5. What are some real-world examples or applications of the cardioid shape?
The most famous real-world application of the cardioid is in audio engineering. A cardioid microphone uses a cardioid-shaped pickup pattern to capture sound primarily from the front while rejecting noise from the rear. This shape is also seen in:
- The caustic pattern of light reflecting off the inside of a cup.
- The cross-section of an apple around its core.
- Certain antenna radiation patterns.
6. Why is the cardioid's shape so effective for microphones?

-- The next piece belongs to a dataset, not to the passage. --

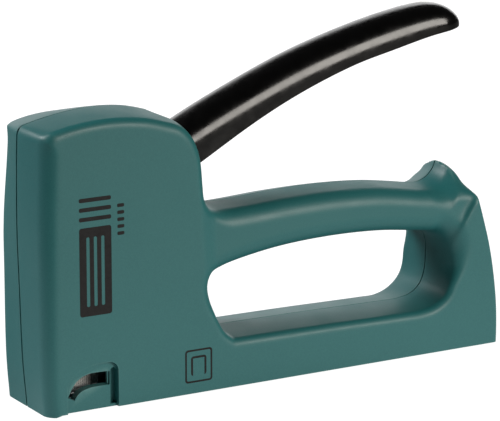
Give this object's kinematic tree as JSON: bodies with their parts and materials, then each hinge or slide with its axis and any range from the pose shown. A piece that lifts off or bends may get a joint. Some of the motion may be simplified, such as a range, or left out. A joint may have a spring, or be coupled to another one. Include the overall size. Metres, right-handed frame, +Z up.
{
  "type": "staple gun",
  "caption": "Hand staple gun: moulded two-part casing with a closed D-shaped grip, curved steel squeeze lever, sprung striker and pull-out magazine.",
  "frame": {"origin": "under the middle of the tool, level with the nose's foot that it rests on", "axes": "+X from the nose back to the tail, +Y across the tool to the side with the screws, +Z up"},
  "size_m": [0.1685, 0.032, 0.1145],
  "materials": {
    "casing_plastic": "satin, finely textured moulding",
    "lever_lacquer": "gloss black lacquer",
    "bright_steel": "ground",
    "spring_steel": "drawn and oiled",
    "zinc_steel": "zinc plated",
    "staple_wire": "galvanised wire, glued in a strip",
    "black_plastic": "satin",
    "rubber": "matt",
    "black_print": "pad-printed ink"
  },
  "bodies": {
    "casing": {"left_shell": "casing_plastic", "right_shell": "casing_plastic", "shell_screw_1": "zinc_steel", "shell_screw_2": "zinc_steel", "shell_screw_3": "zinc_steel", "shell_screw_4": "zinc_steel", "shell_screw_5": "zinc_steel", "lever_pivot_pin": "bright_steel", "lever_return_spring": "spring_steel", "main_spring": "spring_steel", "spring_seat": "zinc_steel", "bumper": "rubber", "front_plate": "bright_steel", "blade_guide": "zinc_steel", "magazine_channel": "zinc_steel", "channel_pin_front": "bright_steel", "channel_pin_rear": "bright_steel", "staple_strip": "staple_wire"},
    "lever": {"lever": "lever_lacquer"},
    "striker": {"plunger": "zinc_steel", "lift_pin": "bright_steel", "driver_blade": "bright_steel"},
    "magazine": {"magazine_rail": "bright_steel", "guide_rod": "bright_steel", "magazine_end_cap": "black_plastic", "cap_pin": "bright_steel", "catch_spring": "spring_steel", "pusher_spring": "spring_steel"},
    "pusher": {"pusher": "black_plastic"}
  },
  "joints": [
    {"name": "lever_hinge", "type": "hinge", "parent": "casing", "child": "lever", "pos_m": [-0.03695, 0, 0.069], "axis": [0, 1, 0], "range_deg": [0, 22], "stiffness_Nm_per_rad": 0.4, "springref_deg": -28.65, "deforming": ["lever_return_spring"]},
    {"name": "striker_slide", "type": "slide", "parent": "casing", "child": "striker", "axis": [0, 0, 1], "range_m": [0, 0.0126], "stiffness_N_per_m": 300, "springref_m": -0.01, "deforming": ["main_spring"]},
    {"name": "magazine_slide", "type": "slide", "parent": "casing", "child": "magazine", "axis": [1, 0, 0], "range_m": [0, 0.095], "deforming": ["catch_spring"]},
    {"name": "pusher_slide", "type": "slide", "parent": "magazine", "child": "pusher", "axis": [1, 0, 0], "range_m": [0, 0.06], "stiffness_N_per_m": 15, "springref_m": -0.08, "deforming": ["pusher_spring"]}
  ],
  "couplings": [
    {"joint": "striker_slide", "follows": "lever_hinge", "m_per_rad": 0.0326}
  ]
}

The cardioid's shape provides excellent directional sensitivity. Sound waves arriving from the front (the rounded part of the 'heart') are picked up strongly. Sound waves arriving from the rear (the cusp) effectively cancel themselves out due to phase differences in the microphone's design. This ability to isolate a sound source and minimise background noise makes it ideal for live performances, podcasting, and studio recording.
7. How do you calculate the area enclosed by a cardioid?

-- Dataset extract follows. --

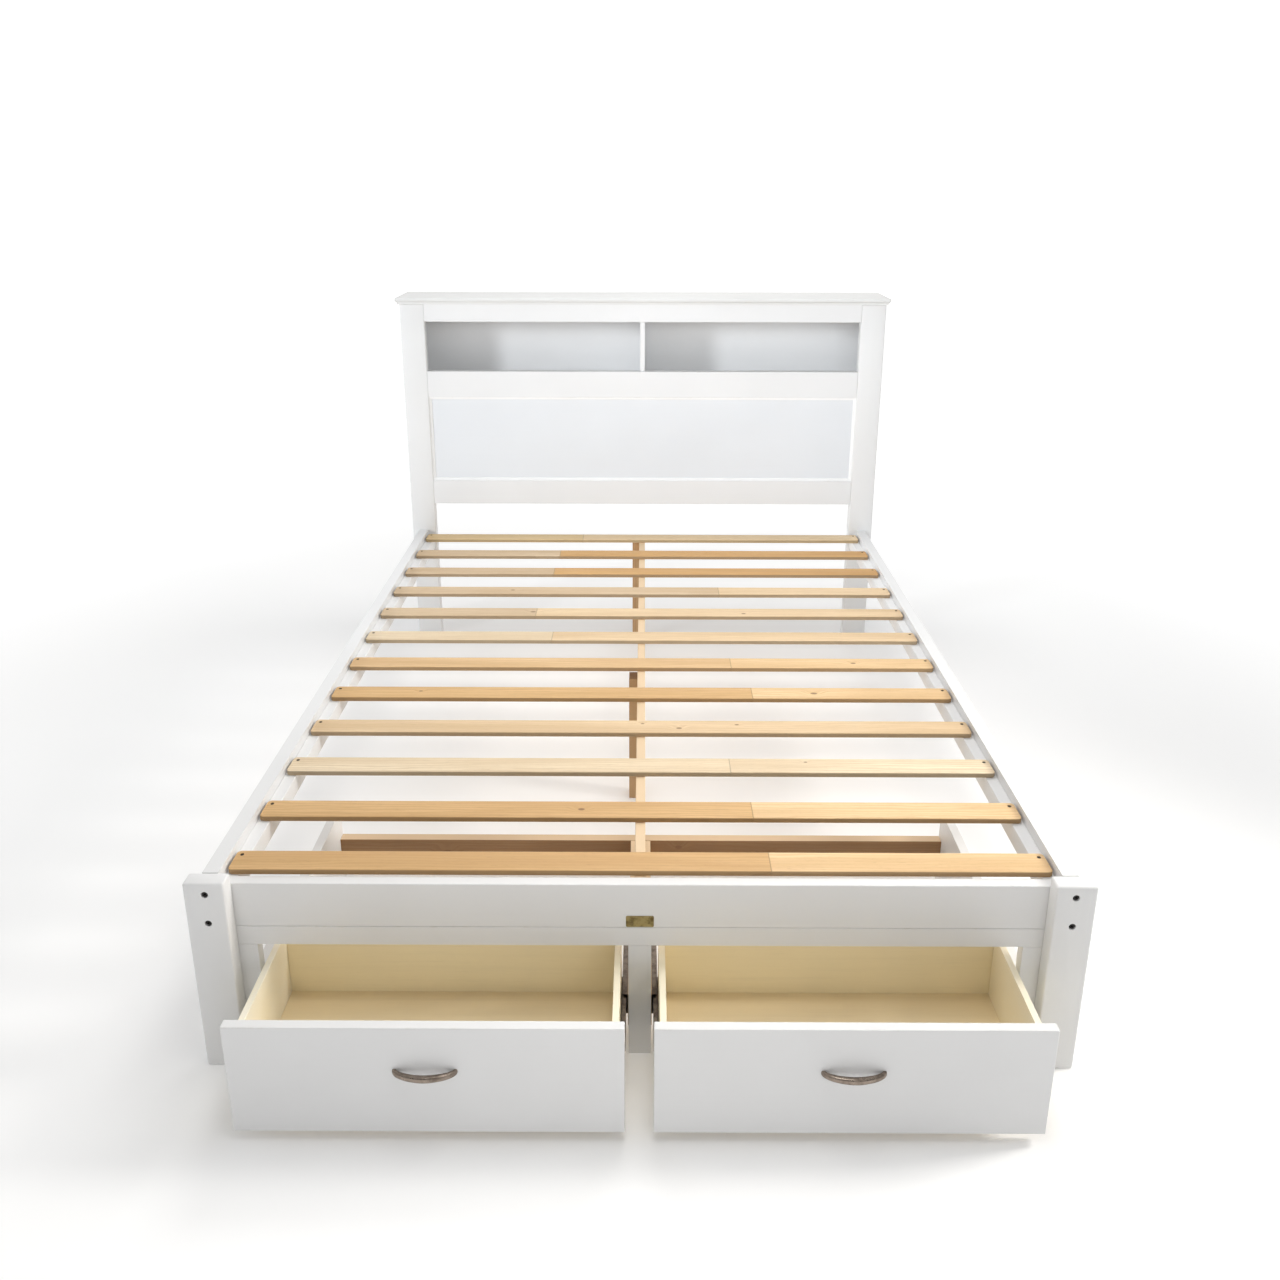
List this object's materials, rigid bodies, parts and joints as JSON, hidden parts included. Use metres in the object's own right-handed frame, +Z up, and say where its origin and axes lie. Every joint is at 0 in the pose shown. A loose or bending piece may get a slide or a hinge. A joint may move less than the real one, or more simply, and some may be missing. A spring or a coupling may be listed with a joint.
{
  "type": "storage bed frame",
  "caption": "White wooden slatted bed frame with a bookcase headboard of open cubbies and wide foot-end drawers that slide out on telescopic runners.",
  "frame": {"origin": "on the floor, at the middle of the whole bed's bounding box with the drawers in their rest position", "axes": "+X to the right as seen from the foot end, +Y towards the headboard, +Z up"},
  "size_m": [1.67, 2.487, 1.227],
  "materials": {
    "white_paint": "satin white paint on solid wood",
    "slat_wood": "clear-sanded, finger-jointed",
    "pine": "bare sanded",
    "drawer_lining": "cream lacquer",
    "handle_metal": "satin nickel",
    "slide_steel": "dark zinc",
    "brass": "aged satin",
    "fastener_steel": "black oxide"
  },
  "bodies": {
    "bed_frame": {"headboard_stile_left": "white_paint", "headboard_stile_right": "white_paint", "headboard_side_left": "white_paint", "headboard_side_right": "white_paint", "headboard_top_rail": "white_paint", "headboard_mid_rail": "white_paint", "headboard_bottom_rail": "white_paint", "headboard_panel": "white_paint", "headboard_back": "white_paint", "headboard_shelf": "white_paint", "headboard_divider": "white_paint", "headboard_cap": "white_paint", "headboard_bead": "white_paint", "side_rail_left": "white_paint", "side_rail_right": "white_paint", "slat_cleats": "white_paint", "foot_post_left": "white_paint", "foot_post_right": "white_paint", "foot_rail": "white_paint", "drawer_header": "white_paint", "foot_stile_left": "white_paint", "foot_stile_right": "white_paint", "foot_stile_centre": "white_paint", "foot_plate": "brass", "slat_01": "slat_wood", "slat_02": "slat_wood", "slat_03": "slat_wood", "slat_04": "slat_wood", "slat_05": "slat_wood", "slat_06": "slat_wood", "slat_07": "slat_wood", "slat_08": "slat_wood", "slat_09": "slat_wood", "slat_10": "slat_wood", "slat_11": "slat_wood", "slat_12": "slat_wood", "centre_beam": "pine", "centre_leg_middle": "pine", "centre_leg_head": "pine", "bay_side_left": "white_paint", "bay_side_right": "white_paint", "bay_centre_boards": "pine", "bay_rear_board": "pine", "slide_channels": "slide_steel", "frame_bolts": "fastener_steel", "slat_screws": "fastener_steel"},
    "drawer_left": {"drawer_left_front": "white_paint", "drawer_left_sides": "white_paint", "drawer_left_back": "drawer_lining", "drawer_left_bottom": "drawer_lining", "drawer_left_handle": "handle_metal", "drawer_left_runners": "slide_steel"},
    "drawer_right": {"drawer_right_front": "white_paint", "drawer_right_sides": "white_paint", "drawer_right_back": "drawer_lining", "drawer_right_bottom": "drawer_lining", "drawer_right_handle": "handle_metal", "drawer_right_runners": "slide_steel"},
    "slide_middle_left": {"slide_middles_left": "slide_steel"},
    "slide_middle_right": {"slide_middles_right": "slide_steel"}
  },
  "joints": [
    {"name": "drawer_left_slide", "type": "slide", "parent": "bed_frame", "child": "drawer_left", "axis": [0, -1, 0], "range_m": [-0.208, 0.042]},
    {"name": "drawer_right_slide", "type": "slide", "parent": "bed_frame", "child": "drawer_right", "axis": [0, -1, 0], "range_m": [-0.208, 0.042]},
    {"name": "slide_middle_left_travel", "type": "slide", "parent": "bed_frame", "child": "slide_middle_left", "axis": [0, -1, 0], "range_m": [-0.104, 0.021]},
    {"name": "slide_middle_right_travel", "type": "slide", "parent": "bed_frame", "child": "slide_middle_right", "axis": [0, -1, 0], "range_m": [-0.104, 0.021]}
  ],
  "couplings": [
    {"joint": "slide_middle_left_travel", "follows": "drawer_left_slide", "ratio": 0.5},
    {"joint": "slide_middle_right_travel", "follows": "drawer_right_slide", "ratio": 0.5}
  ]
}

To calculate the area of a cardioid like r = a(1 + cos θ), you use integral calculus. The formula is derived by integrating the polar area formula A = ½ ∫ r² dθ over the full range of the angle, from 0 to 2π. The resulting standard formula for the area of a cardioid is A = (3/2)πa². For a specific cardioid, you just need to identify the value of 'a' and substitute it into this formula.
8. What is the significance of the cusp in a cardioid's geometry?
The cusp is the most defining feature of a cardioid. It represents the single point where the curve is not smooth and changes direction sharply. Geometrically, it is the point on the rolling circle that touches the origin of the fixed circle during its rotation. In application terms, like in a microphone's polar pattern, the cusp represents the point of maximum sound rejection or a null point, which is fundamental to its function.